Looking at Phelps 66 golds in international competition, 29 were from relays. The only thing holding Leon back from surpassing this will be… Read more »
Phelps had 8 Olympic medals, including 6 golds, at his second Olympics by the time he was Leon’s current age. Even Americans will discount SCY when discussing GOAT legacy because only people at US universities and high schools swim them.
Same for SCM. Americans are not exposed to SCM growing up, which makes them as usefully as SCY internationally to compare swimmers, and SCM worlds have very rarely attracted actually competition between all top athletes.
LCM is where 90% of a professional swimmers legacy will be written, mostly the Olympics, and Leon can make his first true inputs into that at home in Paris 2024. Him dominating the IMs from 2022 worlds till somewhere in the early 2030s… Read more »
Phelps retired at 30…its very realistic he could swim in Paris (if he wanted to). He walked away from the sport, very early.

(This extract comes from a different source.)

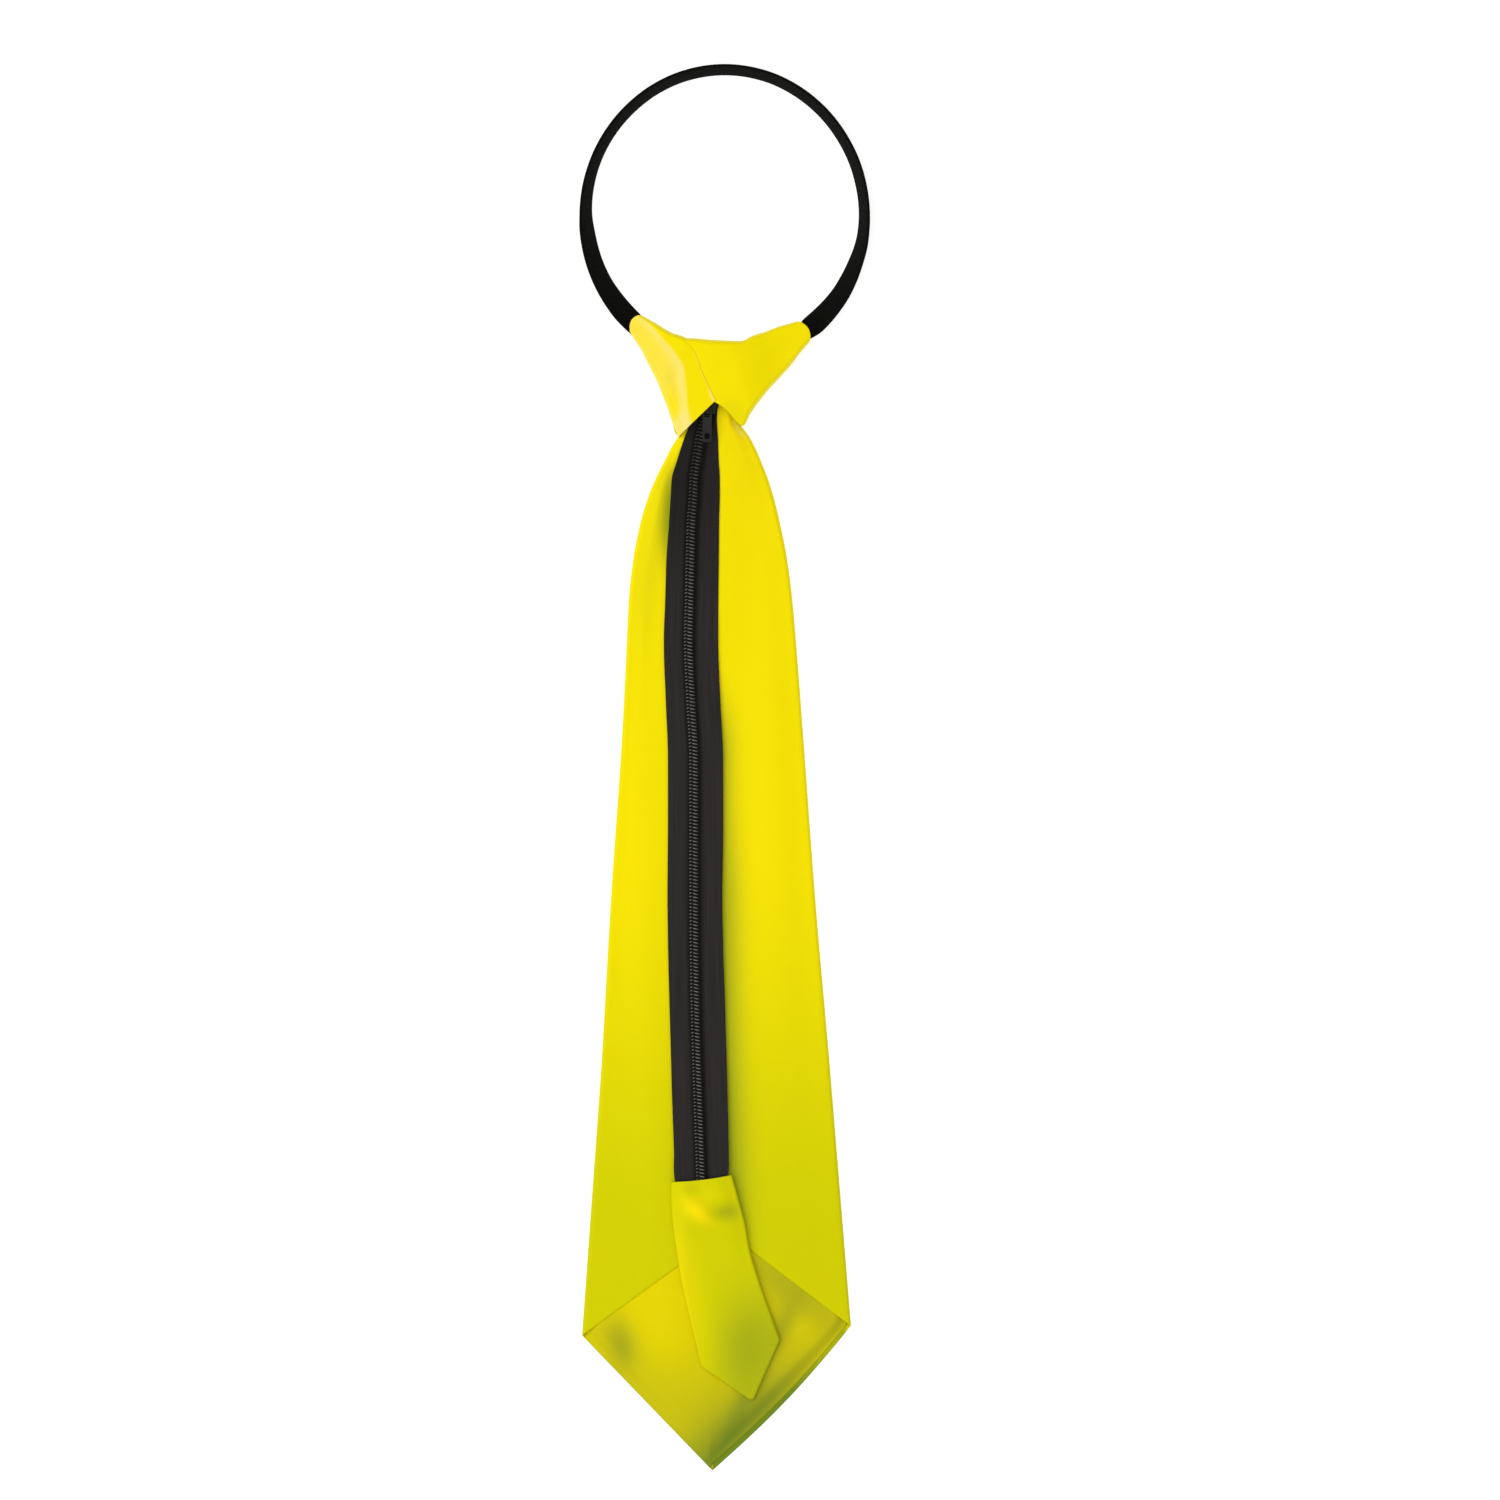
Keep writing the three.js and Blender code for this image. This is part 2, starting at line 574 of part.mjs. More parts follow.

Just because Leon is coming on a little late doesn’t mean he can’t have a great 15 years ahead of him.
I’m not sure anyone will win as many Golds as Phelps, but his individual gold count of 13 is very gettable.
When push comes to shove, if a guy sets a bunch of NCAA records, many SCM WR’s, and wins 10-12 individual Olympic Gold medals, they can be considered to have a better career than Phelps.
I actually respected that Natalie, unlike Phelps, focused on the events and training she liked. If NC tried to maximize her medal haul, she would have swam 2 back, 2 IM, etc. But in 04, she did 100 back and free. Period.
MP decided to win as many events as possible, but that’s not the only way to have an amazing career.